Not everyone in Israel is as loyal to David as Jonathan is. "The Ziphites went up to Saul at Gibeah and said, 'Is not David hiding among us in the strongholds at Horesh, on the hill of Hakilah, south of Jeshimon? Now, Your Majesty, come down whenever it pleases you to do so, and we will be responsible for giving him into your hands.' Saul replied, 'The Lord bless you for your concern for me. Go and get more information. Find out where David usually goes and who has seen him there. They tell me he is very crafty. Find out about all the hiding places he uses and come back to me with definite information. Then I will go with you; if he is in the area, I will track him down among all the clans of Judah.'" (1 Samuel 23:19-23) The Ziphites are of the tribe of Judah, which is David's tribe, but they seek to prove their loyalty to Saul by making it possible for him to capture David. Their motivation for betraying him is not explained to us but perhaps they fear Saul's wrath will come down on them if he thinks they are willingly harboring the man he considers a fugitive from justice. Most or all of the nation has heard of the Saul-ordered slaughter at Nob of the priests, their families, and their fellow citizens. That horrific loss of life took place because one man gave bread and a sword to David. If Saul was willing to kill so many people in revenge for one man's help, what more will he do if he thinks a whole community is sheltering David?
"So they set out and went to Ziph ahead of Saul. Now David and his men were in the Desert of Maon, in the Arabah south of Jeshimon. Saul and his men began the search, and when David was told about it, he went down to the rock and stayed in the Desert of Maon. When Saul heard this, he went into the Desert of Maon in pursuit of David." (1 Samuel 23:24-25) Upon hearing that Saul and his men are approaching, David leaves his position on the hill of Hakilah and moves to Maon, a rocky and mountainous region within the territory of Judah. It will be easier for David and his men to defend themselves from troops coming up a mountain than to defend themselves in a lower-lying area where it's easier for enemies to swarm in from multiple sides.

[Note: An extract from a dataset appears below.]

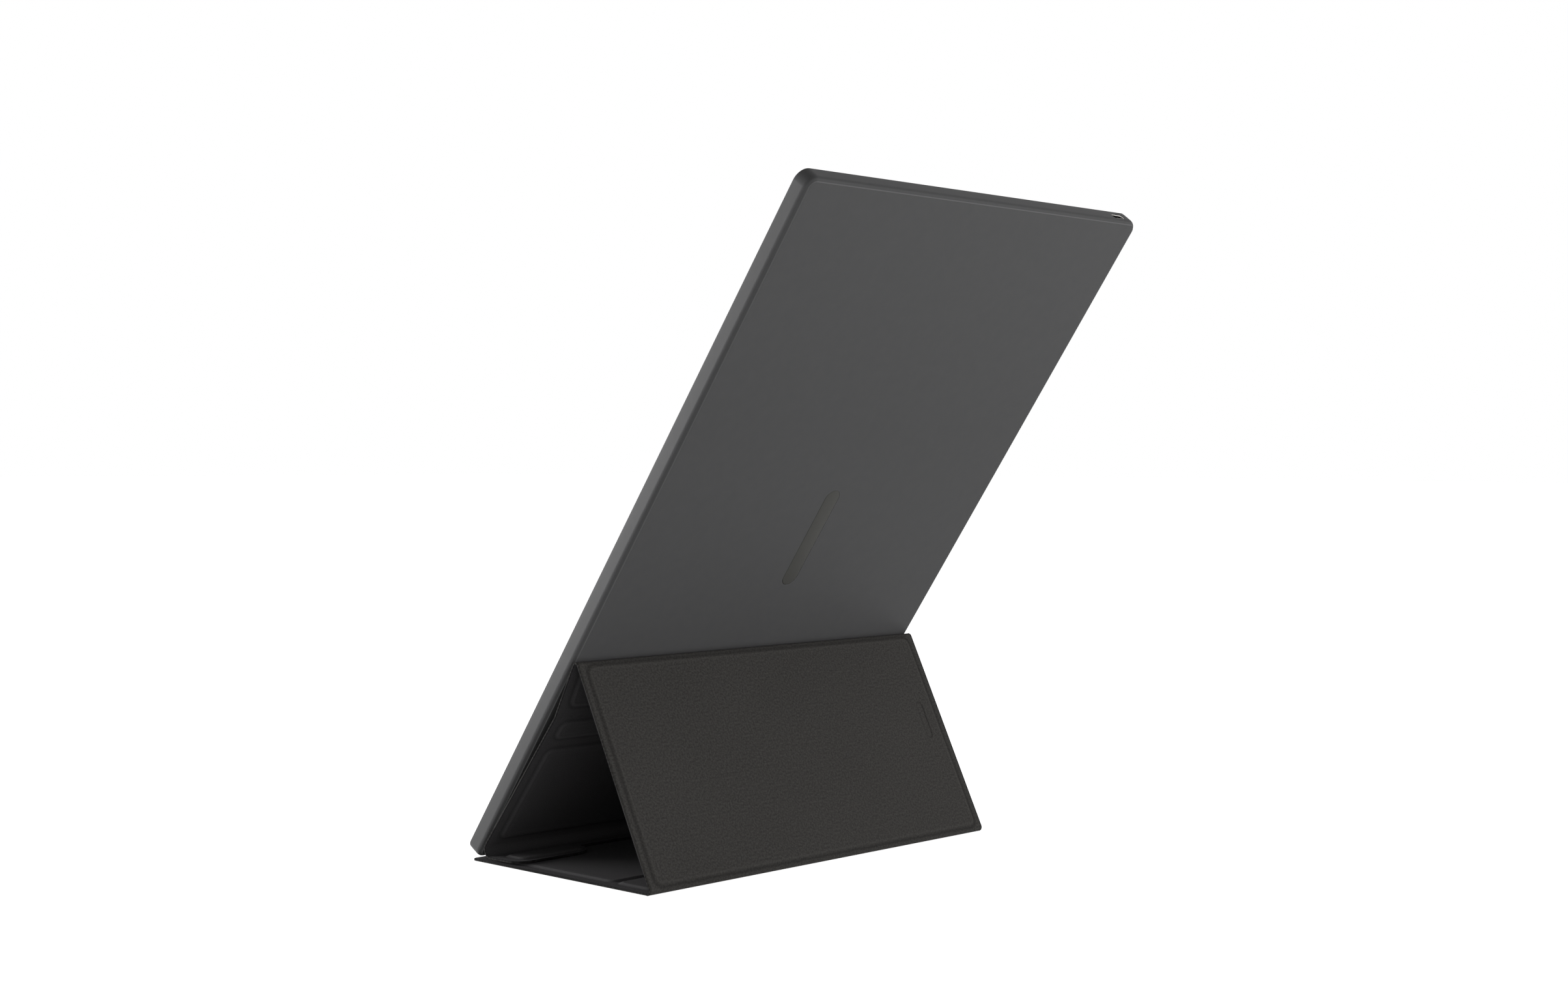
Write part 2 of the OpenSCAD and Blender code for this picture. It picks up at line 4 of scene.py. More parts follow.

Saul comes close to catching up with David. Earlier in the book of 1 Samuel we found David saying to Jonathan, "There is only a step between me and death." That has never been more true than now. "Saul was going along one side of the mountain, and David and his men were on the other side, hurrying to get away from Saul." (1 Samuel 23:26a) If this scene were being played out on a movie screen it would be very dramatic and suspenseful. For David it must have been terrifying. His heart must have been pounding. His hands, as they gripped the sword of Goliath, must have been slick with sweat. His thoughts must have been lifted toward the Lord as he prayed for rescue from the enemy. His prayer is granted! "As Saul and his forces were closing in on David and his men to capture them, a messenger came to Saul, saying, 'Come quickly! The Philistines are raiding the land!' Then Saul broke off his pursuit of David and went to meet the Philistines. That is why they call this place Sela Hammahlekoth. And David went up from there and lived in the strongholds of En Gedi." (1 Samuel 23:26b-29) This location became known as "rock of parting" to commemorate David's escape from Saul.
Did Saul know he was only a few steps away from meeting David face to face? I don't think so. Earlier in Chapter 23 he was in no hurry to meet the Philistines when they were raiding the city of Keilah. He wouldn't have been in so much of a hurry to meet them now, even if this is a more wide-scale invasion, if he'd known David was almost in his grasp. We've seen before that the Lord can use even a wicked person or persons to aid His plans for His children and in this case the Lord uses the heathen Philistines to spare David's life. They show up just in time, and a messenger arrives just in time, to halt Saul's progress before he runs straight into David coming around the mountain. I think Saul has been picking his way around this rocky mountain all day with no sign that David has come this way. I think he is getting hot and tired and frustrated. He might have already been wishing he could sit down and rest, or even call it quits for the day, but that would have looked bad to his men. But now, knowing that a huge raiding party of Philistines is pouring into the land, he has an excuse to come down out of the difficult mountain terrain to direct his troops toward the invaders.
To anyone on the outside looking in, it may seem as if David had a narrow escape. But because the Lord is on his side, there was never any chance of Saul actually capturing and killing him. David gets away with only seconds to spare but a miss is as good as a mile! How many times has the Lord spared you or me from danger in just a split second? There are occasions we actually know about, such as when another car misses hitting our car only by inches. And I am positive there are occasions we won't know about until we see our Lord face to face. I think we will be absolutely stunned when we find out how many times He saved our lives or protected us from other types of danger and hardship. The Lord is watching over us every second of every day and there isn't anyone or anything that can touch us unless He allows it.